8 Shia / Hazara killed in Quetta rocket attack

It may be noted that a bomb blast near a mosque in Charsadda on Monday, 2 May killed a woman and three children, just hours after the US announced it killed Osama bin Laden in Abbottabad.

Also, there was an attack on an ANP Provincial Minister’s car Arbab Ayub Jan, (Khyber-Pakhtunkhwa Agriculture Minister) in Peshawar on Sunday, 8 May, as it were the ANP ministers (Bashir Bilour, Iftikhar Hussain and others) who boldly celebrated the killing of OBL in the Abbottabad operation.

2. The Charsadda bombing shows that Pakistan army is a victim, not colluder of TTP/AQ.

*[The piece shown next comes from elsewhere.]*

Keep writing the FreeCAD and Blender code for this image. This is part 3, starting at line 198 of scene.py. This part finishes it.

The timing and target of the Charsadda bombing suggests that there is much more to this horrible attack than what meets eyes. That the attack took place right on the day General Pasha was to explain his ISI’s ‘performance’ in an in camera session of the parliament, a few days before Senator Kerry’s arrival in Islamabad and at a time when the US is posing some tough questions to Pakistan’s military establishment, it was important to present Pakistan army as a victim instead of a partner of AQ/Taliban.

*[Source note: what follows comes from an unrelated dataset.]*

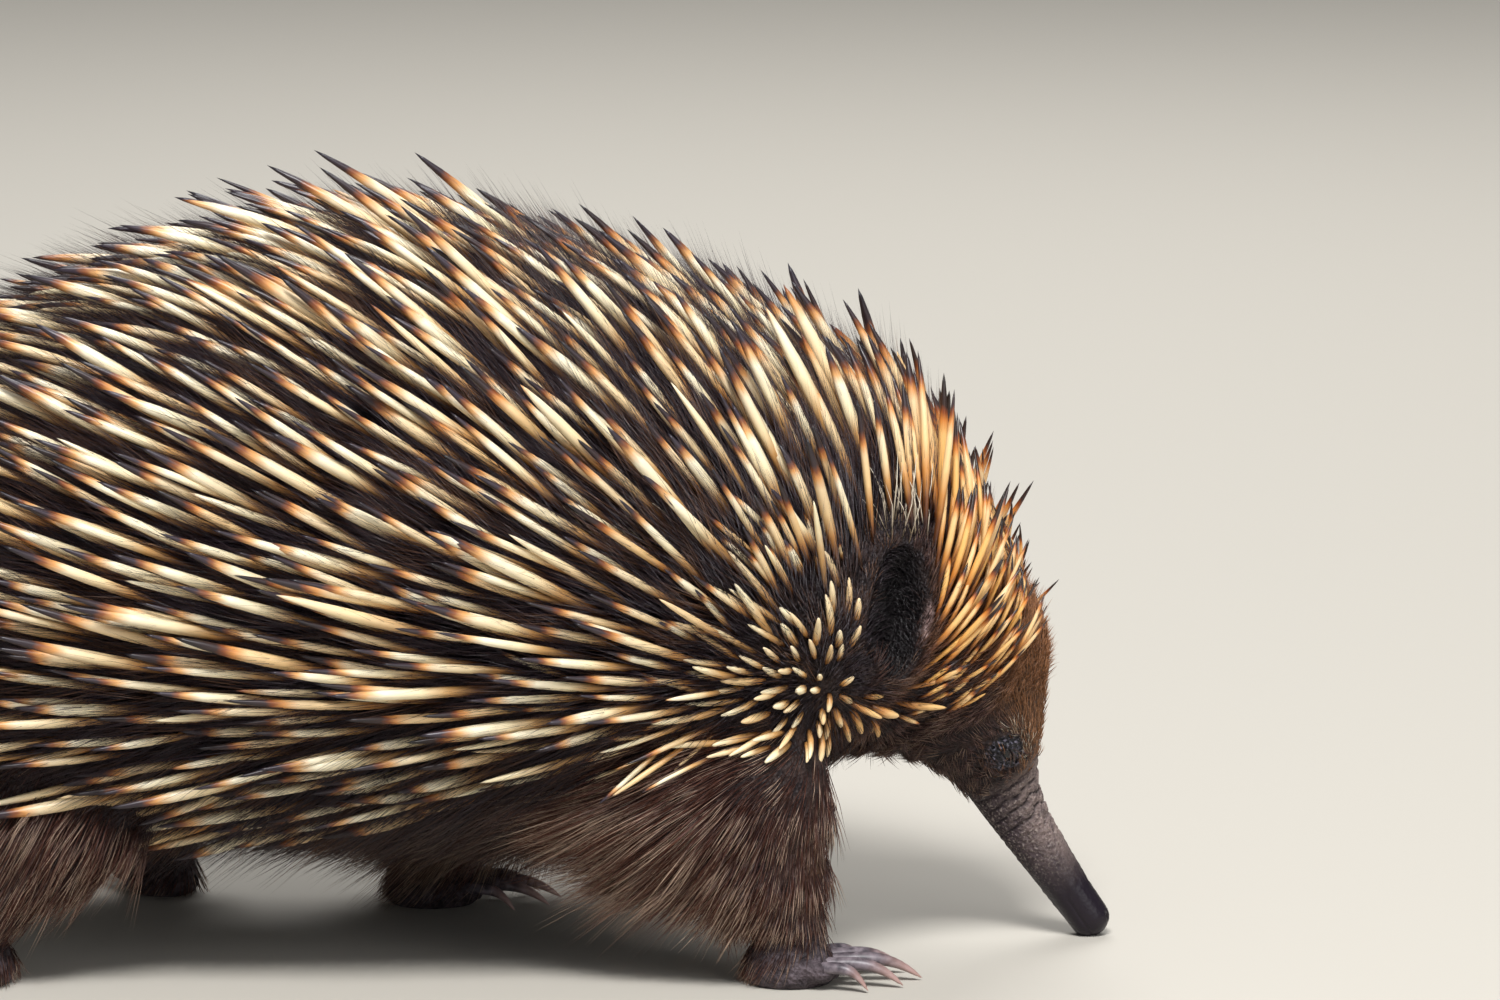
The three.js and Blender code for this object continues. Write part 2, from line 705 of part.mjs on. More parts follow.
// A digging claw: flat-sided, rooted in the foot, arching forward and down to the ground
function clawSolid(leg, digit) {
  const { x, y, heading, long, wide } = leg.foot;
  const length = leg.claws[digit];
  const fan = radians((digit - 2) * leg.spread);
  const turnAway = radians(leg.side * heading);
  const knuckle = { ahead: long * mix(0.62, 0.4, Math.abs(digit - 2) / 2), side: (digit - 2) * wide * 0.38 };
  const point = (ahead, z) => new THREE.Vector3(
    knuckle.ahead + Math.cos(fan) * ahead,
    -leg.side * (knuckle.side + Math.sin(fan) * ahead),
    z,
  ).applyAxisAngle(new THREE.Vector3(0, 0, 1), turnAway).add(new THREE.Vector3(x, leg.side * y, 0));
  const path = [
    point(0, 5.4),
    point(5 + length * 0.25, 6.3),
    point(5 + length * 0.62, 4.6),
    point(5 + length, 0.7),
  ];
  const across = path[3].clone().sub(path[0]).cross(new THREE.Vector3(0, 0, 1)).normalize();
  const size = leg.clawWidth * mix(0.7, 1, Math.min(1, length / 20));
  return shaft(
    path,
    [1, 1, 0.75, 0].map((share) => share * size),
    [1, 0.9, 0.6, 0].map((share) => share * size * 0.75),
    across,
    5,
  );
}

// Assembly

const cut = {
  tail: distanceAt(tailEnd),
  torso: distanceAt(torsoEnd),
  neck: distanceAt(neckEnd),
  head: distanceAt(headEnd),
};
const sides = [{ name: 'right', sign: -1 }, { name: 'left', sign: 1 }];
const pieces = [];
const join = (solids) => wasm.Manifold.union(solids);

const torsoRange = [cut.tail, cut.torso];
const torsoCore = { from: cut.tail, to: cut.torso, sides: 22, bands: 15 };
const torsoSpines = spinesOver({
  from: cut.tail, to: cut.torso, spacing: spineSpacing, owner: 'torso', seed: 7, sides: 3, grows: spineKind,
});
const torso = join([bodyPart(torsoCore), ...torsoSpines, ...flankLocks(torsoRange)]);

const neckSpines = spinesOver({
  from: cut.torso, to: cut.neck, spacing: neckSpineSpacing, owner: 'neck', seed: 19, sides: 3,
  grows: neckSpineKind,
});
const neckCore = { from: cut.torso, to: cut.neck, sides: 22, bands: 2 };
const neck = join([bodyPart(neckCore), ...neckSpines]);
const headCore = { from: cut.neck, to: cut.head, sides: 20, bands: 8 };
const tailCore = { from: 0, to: cut.tail, sides: 16, bands: 4 };
const clearOf = (...cores) => join(cores.map((core) => bodyPart({ ...core, proud: gap, frontGap: 0 })));
pieces.push(meshFrom(torso.subtract(clearOf(tailCore, neckCore)), 'torso', spinyCoat));

const headSpines = spinesOver({
  from: cut.neck, to: cut.head, spacing: headSpineSpacing, owner: 'head', seed: 23, sides: 3,
  grows: headSpineKind,
});
let head = join([
  bodyPart(headCore),
  ...headSpines,
  ...sides.map(({ sign }) => lidRing(sign)),
]);
head = head.subtract(clearOf(neckCore));
let neckCut = neck.subtract(clearOf(torsoCore, headCore));
for (const { name, sign } of sides) {
  const pocket = earShape(sign, gap);
  const socket = ball(eye.radius + gap, eyePlace(sign), 10, 8);
  head = head.subtract(pocket).subtract(socket);
  neckCut = neckCut.subtract(pocket);
  pieces.push(meshFrom(earCup(sign), `ear_${name}`, earSkin));
  pieces.push(meshFrom(ball(eye.radius, eyePlace(sign)), `eye_${name}`, eyeGlass));
}
pieces.push(meshFrom(neckCut, 'neck', spinyCoat));
pieces.push(meshFrom(head, 'head', faceCoat));

const beakBody = bodyPart({
  from: cut.head, to: bodyLength, sides: 12, bands: 10, frontGap: 0, shape: beakFolds,
});
const beak = join([beakBody, beakTip()])
  .subtract(join([mouthSlit(), ...sides.map(({ sign }) => nostrilPit(sign)), underGround()]));
pieces.push(meshFrom(beak, 'beak', beakSkin));

pieces.push(meshFrom(bodyPart(tailCore), 'tail', bristlyCoat));

legs.forEach((leg, number) => {
  const [top, bottom] = [leg.levels[0].z, footHeight];
  const limb = loft(
    14,
    6,
    (along, turn) => legPoint(leg, mix(top, bottom, along), turn),
    (along) => legMiddle(leg, mix(top, bottom, along)),
  );
  const dressed = join([limb, ...legLocks(leg, 61 + number)]);
  pieces.push(meshFrom(dressed.subtract(clearOf(torsoCore, neckCore)), `leg_${leg.name}`, bristlyCoat));
  pieces.push(meshFrom(footSolid(leg, 0), `foot_${leg.name}`, footSkin));
  const footClearance = footSolid(leg, gap);
  leg.claws.forEach((length, digit) => {
    const claw = clawSolid(leg, digit).subtract(footClearance);
    pieces.push(meshFrom(claw, `claw_${leg.name}_${digit + 1}`, clawHorn));
  });
});

const echidna = new THREE.Group();
echidna.add(...pieces);
const box = new THREE.Box3().setFromObject(echidna, true);
echidna.position.set(-(box.min.x + box.max.x) / 2, -(box.min.y + box.max.y) / 2, 0);

export default echidna;
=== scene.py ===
import json
import math

import bmesh
import bpy
import numpy as np
from mathutils import Matrix, Vector

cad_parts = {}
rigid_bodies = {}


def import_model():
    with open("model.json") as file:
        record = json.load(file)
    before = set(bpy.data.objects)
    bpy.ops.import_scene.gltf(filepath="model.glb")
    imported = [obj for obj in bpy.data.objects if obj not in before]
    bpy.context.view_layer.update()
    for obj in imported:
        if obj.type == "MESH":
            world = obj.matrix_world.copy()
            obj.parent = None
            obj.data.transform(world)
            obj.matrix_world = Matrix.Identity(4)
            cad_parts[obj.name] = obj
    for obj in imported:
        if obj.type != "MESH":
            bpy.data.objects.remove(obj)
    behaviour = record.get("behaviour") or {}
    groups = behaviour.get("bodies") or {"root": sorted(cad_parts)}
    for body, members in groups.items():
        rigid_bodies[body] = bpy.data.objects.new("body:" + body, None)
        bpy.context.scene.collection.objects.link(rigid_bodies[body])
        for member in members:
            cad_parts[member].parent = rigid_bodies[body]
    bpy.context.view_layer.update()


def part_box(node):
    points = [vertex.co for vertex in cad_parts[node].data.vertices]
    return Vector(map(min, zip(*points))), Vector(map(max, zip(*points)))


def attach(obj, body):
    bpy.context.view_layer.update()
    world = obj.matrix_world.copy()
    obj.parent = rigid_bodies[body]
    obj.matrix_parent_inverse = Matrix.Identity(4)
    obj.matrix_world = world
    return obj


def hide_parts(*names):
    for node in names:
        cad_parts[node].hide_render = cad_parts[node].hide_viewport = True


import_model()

# The view: a long lens from the animal's right side, a little above it. Sizes of the body are
# in millimetres from the first drawing, and to_frame carries them to the frame.
beak_low, beak_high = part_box("beak")
beak_tip_drawn = 0.31704
body_place = Vector((beak_high.x - beak_tip_drawn, (beak_low.y + beak_high.y) / 2, 0))
to_frame = Matrix.Translation(body_place) @ Matrix.Scale(0.001, 4)
view_target = body_place + Vector((0.21375, 0, 0.1268))
view_height = math.radians(10)
view_distance = 2.4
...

Also it was important for the ISI to restore or regain public sympathies particularly when certain pro-ISI rallies were being organized in Karachi, Islamabad etc and pro-ISI articles were being published in the media.

This may be noted that right from the Pakistan army’s Islamist jihad in Afghanistan since 1979, the ISI is known to have masterminded several bomb attacks in Peshawar, Karachi and elsewhere in early to mid 1980s to gather public support for the Afghan Jihad and also to instil fear in the masses.

This view is consistent with what Rusty Walker recently wrote:

“To confuse matters more, senior Pakistani police officials are now saying that the Charsadda suicide attacks were probably retaliation for an army offensive in Pakistan’s tribal areas and not for the death of Osama bin Laden as the Paskitani Taliban claimed. However, fewer people are falling for the smokescreens set up by the Pakistan security establishment to deflect attention away from their strategic goal of using Islamist mercenaries as an instrument of foreign policy. Those who can see through the security establishment’s double game should be clear in their minds that the Charsadda bombing was directed by ISI to prove to the US and to the Pakistani public that Pakistan army is a victim.”

There is therefore no wonder that several right-wing and (fake) liberal commentators in Pakistan’s electronic and print media were seen using Charsadda attack images as branding /advertisement to demonstrate Pakistan army’s commitment to fighting terrorism.

3. As some learned commentators (SK and ST) in the LUBP google group noted, another relevant (false) narrative is the supremacy of the parliament – interpreting the military in camera brief to the parliament as such.

[The following paragraphs have been adapted from an internal discussion, and are not my words.]

Most pro-establishment or uncritical analysts in electronic or print media keep referring to the supremacy of parliament ad nauseam, yet the fact is that no political leader ever suggested this course or invited army to provide the in camera briefing.

No commentator in the media bothered to highlight the hard reality that the civilian leadership could not decline the ‘request’ of the army chief to ‘brief the parliament’ when he freely criticized the ‘inaction’ of civilian leadership during his various addresses to army officers. In other words, the in camera briefing was not a case of civilian supremacy, just civilians arms got twisted to stand behind army when they did not volunteer. Hardly any Pakistani or foreign journalist cared to deconstruct and debunk this ‘forced supremacy’ narrative.

Pakistan army generals and their media proxies have used the supremacy argument to force share or shift the blame on the parliament and the civilian government. The intention was to shift the blame from the ISI and Pakistani generals to the entire country, so that the world and the US blame only and only Pakistan – in the aftermath of the forced unanimous resolution which started to flash on news headlines. Pakistani generals have shown to the world and also domestically that the entire Pakistani nation supports Pakistani generals, that the entire Pakistani nation supports ISI’s Jihad Enterprise. In other words, don’t stop supporting us, don’t stop your military and financial assistance, don’t press us too much because civies are with us on this!